To perform the procedure, the doctor first maps the patient’s bone structure and fat deposits with a chalk pen, dotting threads wherever gravity could use some defying: typically the cheeks, jowls, under eyes, and jaw, but also décolletage, buttocks, lips, and arms. Next, a topical numbing agent is injected through each dot. Then threads of various lengths and thicknesses are sewn into the skin to stimulate the production of collagen. “I use a lot of threads,” explains Dr.

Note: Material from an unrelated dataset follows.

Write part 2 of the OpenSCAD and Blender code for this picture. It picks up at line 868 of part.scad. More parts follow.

Simmi Goyle, based in Glendale. “We resculpt the fat pads, placing threads in areas of skin laxity.”

It all takes about an hour, and you can go back to work the next day, if you don’t mind being red and puffy. It takes a few weeks to fully recover, with best results seen after a few months. The threads themselves dissolve in six to nine months, and results last up to two years.

threading

Courtesy Dr. Goyle

Dr. Kian Karimi is an otolaryngologist at Providence St. John’s Health Center in Santa Monica who helped to develop the procedure using NovaThreads, the market leader in the creation and distribution of PDO threads. “The procedure provides a subtle result,” he explains. “It doesn’t depend so much on age, but how much fat in a particular face that can be lifted. You can only really pull so much.” Often thread lifts are supplemented with fillers to add extra volume to sagging skin. “The threading won’t replace a surgical face-lift for someone 50 or older,” he says.

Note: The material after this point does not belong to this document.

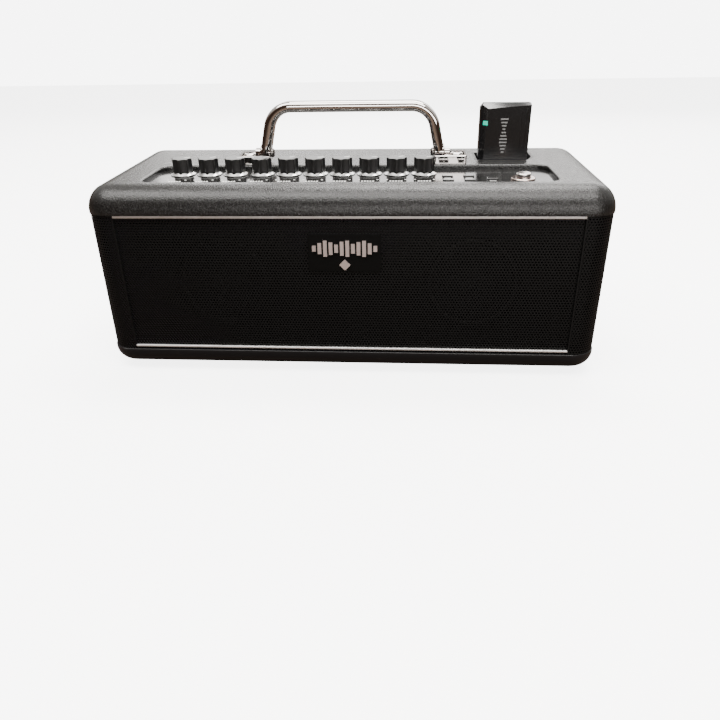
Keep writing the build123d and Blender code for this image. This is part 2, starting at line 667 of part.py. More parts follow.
def make_battery():
    half = CELL_LENGTH / 2
    holder = block((DOOR_X[0] + 0.4, DOOR_X[1] - 0.4), (BACK - 42, BACK - 6.6), (22.0, 59.0))
    for x, y, z in cell_places():
        holder -= rod_across((x - half - 0.4, x + half + 0.4), y, z, CELL_RADIUS + 0.3)
    holder -= block((DOOR_X[0] + 1.4, DOOR_X[1] - 1.4), (BACK - 32.2, BACK), (32.6, 48.6))
    holder -= block((DOOR_X[0] + 1.4, DOOR_X[1] - 1.4), (BACK - 16.2, BACK), (25.4, 55.8))
    cells = []
    for x, y, z in cell_places():
        cell = rod_across((x - half, x + half - 1.2), y, z, CELL_RADIUS)
        cells.append(cell + rod_across((x + half - 1.2, x + half), y, z, 2.7))
    return holder, cells


def make_door():
    """The battery cover: a plate on a barrel at its lower edge, with ribs that stiffen it."""
    outer = REAR_FACE
    low = DOOR_Z[0]
    plate = block(DOOR_X, (outer - DOOR_THICK, outer), (low, DOOR_Z[1]))
    barrel = rod_across(DOOR_X, DOOR_PIN_Y, low, DOOR_BARREL)
    door = plate + barrel
    for number in range(5):
        z = low + 13 + 4.5 * number
        door -= block((DOOR_X[1] - 40, DOOR_X[1] - 14), (outer - 0.6, outer + 1), (z, z + 1.6))
    return door - rod_across((DOOR_X[0] - 1, DOOR_X[1] + 1), DOOR_PIN_Y, low, DOOR_PIN + RUNNING_FIT)


def make_door_pin():
    return rod_across((DOOR_X[0] - 4, DOOR_X[1] + 4), DOOR_PIN_Y, DOOR_Z[0], DOOR_PIN)


# ---------------------------------------------------------------- assembly
keep("top_cover", make_top_cover())
keep("base_cover", make_base_cover())
keep("rear_cover", make_rear_cover())
keep("front_grille", make_grille())
strips = make_trim_strips()
keep("trim_strip_top", strips[0])
keep("trim_strip_bottom", strips[1])
plaque, emblem = make_badge()
keep("badge_plaque", plaque)
keep("badge_emblem", *emblem)
keep("rubber_feet", *make_feet())
keep("case_screws", *make_case_screws())

keep("control_panel", make_control_panel())
collars, rings = make_knob_seats()
keep("knob_collars", *collars)
keep("knob_rings", *rings)
keep("potentiometers", *make_potentiometers())
keep("key_switches", *make_switches())
keep("control_board", make_control_board())
keep("power_ring", make_power_ring())
keep("power_button", make_power_button())
for number, place in enumerate(BUTTON_PLACES):
    keep(f"panel_button_{number + 1}", make_button(*place))
for name, x in knob_places():
    keep(f"{name}_knob", make_knob(x))

keep("handle_bar", make_handle())
keep("handle_brackets", make_bracket(-1), make_bracket(1))
keep("handle_pins", make_pivot_pin(-1), make_pivot_pin(1))
keep("handle_screws", *make_handle_screws())

keep("transmitter_case", make_sender() - lamp_block(0))
keep("transmitter_lamp", lamp_block(0) & make_sender())
keep("transmitter_plug", make_plug())
keep("dock_well", make_dock_well())
keep("dock_jack", make_dock_jack())

frames, cones, magnets, gaskets = make_speaker_parts()
keep("speaker_baffle", make_baffle())
keep("speaker_cabinet", make_cabinet())
keep("speaker_frames", *frames)
keep("speaker_cones", *cones)
keep("speaker_magnets", *magnets)
keep("speaker_surrounds", *gaskets)
keep("speaker_screws", *make_speaker_screws())

keep("guitar_jack", make_jack(GUITAR_JACK_X, GUITAR_BORE, 7.0, GUITAR_BUSH, JACK_LENGTH))
keep("phones_jack", make_jack(MINI_JACK_X[0], MINI_BORE, 4.0, MINI_BUSH, MINI_LENGTH))
keep("aux_jack", make_jack(MINI_JACK_X[1], MINI_BORE, 4.0, MINI_BUSH, MINI_LENGTH))
keep("jack_nuts", *make_jack_nuts())
keep("usb_socket", make_usb())
keep("power_inlet", make_inlet())
keep("main_board", make_main_board())
holder, cells = make_battery()
keep("battery_holder", holder)
keep("battery_cells", *cells)
keep("battery_door", make_door())
keep("door_pin", make_door_pin())

os.makedirs("parts", exist_ok=True)
for name, solids in pieces.items():
    shape = solids[0] if len(solids) == 1 else Compound(children=solids)
    export_step(shape, f"parts/{name}.step")
print(len(pieces), "pieces written")
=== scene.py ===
import json
from math import cos, pi, radians, sin, sqrt

import bpy
from mathutils import Matrix, Vector


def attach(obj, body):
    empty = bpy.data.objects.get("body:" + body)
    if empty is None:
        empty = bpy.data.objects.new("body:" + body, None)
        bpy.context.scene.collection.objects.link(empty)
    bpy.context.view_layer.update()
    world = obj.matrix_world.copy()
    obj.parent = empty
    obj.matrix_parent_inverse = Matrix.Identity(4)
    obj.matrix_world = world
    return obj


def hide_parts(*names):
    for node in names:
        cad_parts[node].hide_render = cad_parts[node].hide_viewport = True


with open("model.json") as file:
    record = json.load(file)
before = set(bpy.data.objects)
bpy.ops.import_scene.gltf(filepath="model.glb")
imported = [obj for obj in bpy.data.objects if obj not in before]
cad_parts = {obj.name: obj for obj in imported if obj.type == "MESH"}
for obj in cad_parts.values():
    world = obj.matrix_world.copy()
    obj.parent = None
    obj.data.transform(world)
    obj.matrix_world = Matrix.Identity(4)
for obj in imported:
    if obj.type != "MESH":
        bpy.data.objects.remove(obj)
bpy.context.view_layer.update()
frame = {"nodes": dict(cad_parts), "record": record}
nodes_of = frame["nodes"]
MM = 0.001

# ---------------------------------------------------------------- places that the pieces share
SLOPE = radians(2.65)
DECK = Matrix.Translation((0, 0, 0.1372676)) @ Matrix.Rotation(SLOPE, 4, "X")
PANEL = -3.2
CAP_TOP = PANEL + 11.7
MARK_ROW = (-40.8, -38.6)
KNOBS = ("amp_type", "gain", "volume", "bass", "middle", "treble", "boost", "effect", "reverb", "master")
KNOB_ROW = -18.5
KNOB_TURNS = (-62, -48, -70, -55, -40, -75, -58, -66, -50, -72)
KEYS = ((69.1, -27.3), (83.8, -27.3), (69.1, -39.2), (83.8, -39.2), (99.2, -35.3))
HOLE_PITCH = 2.1
HOLE_WEB = 0.36
SHEET = 1.2
SOCKETS = (132.0, 104.0, 82.0, 60.0, 38.0)
REAR = 70.0
SENDER_MIDDLE = 111.2
SENDER_FACE = 13.0
GRILLE_LOW, GRILLE_HIGH = 17.6, 116.0
GRILLE_HALF = 157.0
GRILLE_FACE = -69.8
SIDE_HALF, SIDE_FACE, SIDE_TURN, SIDE_END = 176.9, -71.4, 17.4, 44.0


def knob_x(number):
    return -121.1 + 19.34 * number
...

Celebrities are relying on the procedure to look camera-ready, and some are out about it. In November 2020, Eva Mendes posted a selfie to Instagram showing pink-edged needles stuck in her neck. Mendes’s Beverly Hills-based doctor Mariana Vergara is a fan of the treatment, but she has her own limits. She’s not down with the cat-eye lift in which threads are used to raise the brows to achieve a Bella Hadid-esque look. “The millennials want it, but in 15 years those ladies will have very thick temples,” says Vergara.

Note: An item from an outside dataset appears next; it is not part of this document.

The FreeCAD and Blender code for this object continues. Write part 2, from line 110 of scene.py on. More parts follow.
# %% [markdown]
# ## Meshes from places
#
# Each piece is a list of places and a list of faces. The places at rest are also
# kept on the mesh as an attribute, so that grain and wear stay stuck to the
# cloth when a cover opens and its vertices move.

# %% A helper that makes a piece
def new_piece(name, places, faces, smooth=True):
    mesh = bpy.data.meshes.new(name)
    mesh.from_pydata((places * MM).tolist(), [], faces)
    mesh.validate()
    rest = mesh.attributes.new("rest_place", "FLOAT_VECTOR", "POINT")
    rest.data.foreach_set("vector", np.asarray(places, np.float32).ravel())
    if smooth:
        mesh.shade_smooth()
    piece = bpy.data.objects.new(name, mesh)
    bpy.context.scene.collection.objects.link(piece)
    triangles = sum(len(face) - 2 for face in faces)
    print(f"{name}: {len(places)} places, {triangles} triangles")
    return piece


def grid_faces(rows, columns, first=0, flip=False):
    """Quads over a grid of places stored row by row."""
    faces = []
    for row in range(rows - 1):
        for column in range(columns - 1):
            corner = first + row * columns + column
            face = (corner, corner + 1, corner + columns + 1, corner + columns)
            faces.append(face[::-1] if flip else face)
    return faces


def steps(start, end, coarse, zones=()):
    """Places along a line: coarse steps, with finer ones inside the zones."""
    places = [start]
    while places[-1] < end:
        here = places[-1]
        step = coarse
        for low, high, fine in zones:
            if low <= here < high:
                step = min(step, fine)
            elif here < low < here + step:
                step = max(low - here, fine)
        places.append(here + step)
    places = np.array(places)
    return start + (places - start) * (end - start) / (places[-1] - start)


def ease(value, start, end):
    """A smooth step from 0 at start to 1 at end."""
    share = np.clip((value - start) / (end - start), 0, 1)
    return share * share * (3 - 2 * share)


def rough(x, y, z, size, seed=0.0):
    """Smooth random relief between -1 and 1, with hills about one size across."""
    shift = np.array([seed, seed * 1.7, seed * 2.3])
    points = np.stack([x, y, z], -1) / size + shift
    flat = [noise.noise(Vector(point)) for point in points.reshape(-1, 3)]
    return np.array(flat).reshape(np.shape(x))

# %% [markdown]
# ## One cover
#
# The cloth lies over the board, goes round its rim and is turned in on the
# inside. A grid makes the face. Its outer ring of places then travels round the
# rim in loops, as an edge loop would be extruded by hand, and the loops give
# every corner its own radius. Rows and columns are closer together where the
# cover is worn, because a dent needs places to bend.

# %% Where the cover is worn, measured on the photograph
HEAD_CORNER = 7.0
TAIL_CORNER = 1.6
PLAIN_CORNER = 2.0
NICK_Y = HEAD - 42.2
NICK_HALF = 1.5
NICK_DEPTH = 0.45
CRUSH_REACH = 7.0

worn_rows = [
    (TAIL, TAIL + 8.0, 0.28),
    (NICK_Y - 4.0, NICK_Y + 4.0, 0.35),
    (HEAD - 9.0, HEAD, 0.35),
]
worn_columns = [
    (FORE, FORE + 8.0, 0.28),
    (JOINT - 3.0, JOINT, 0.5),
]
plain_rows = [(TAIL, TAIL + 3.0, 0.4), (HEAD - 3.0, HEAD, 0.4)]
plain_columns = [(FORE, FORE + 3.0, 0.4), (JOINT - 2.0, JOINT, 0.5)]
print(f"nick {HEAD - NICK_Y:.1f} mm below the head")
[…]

While there are dozens of places throughout the city offering the service, done by everyone from medspa aestheticians to plastic surgeons, many of the physicians who cater to celebrity clientele are based elsewhere and travel to Los Angeles. Dr. Julius Few is a Chicago plastic surgeon who flies into town once a month at the behest of a group of very discerning private patients: “It started out as a favor for my dear friend Gwyneth Paltrow,” he says. After that, he was in high demand with the Goop set. Another traveling doctor is Mariano Busso. He flies in from Miami once a week to tend to Beverly Hills clients.

As for pricing, it varies from about $1,000 for the face, to up to $5,000 for multiple procedures—much cheaper than a $20,000 facelift. However, Dr. Goyle says a new method is on the horizon: suture suspension, which could last up to two years.

“But I can’t talk about that yet,” she teases.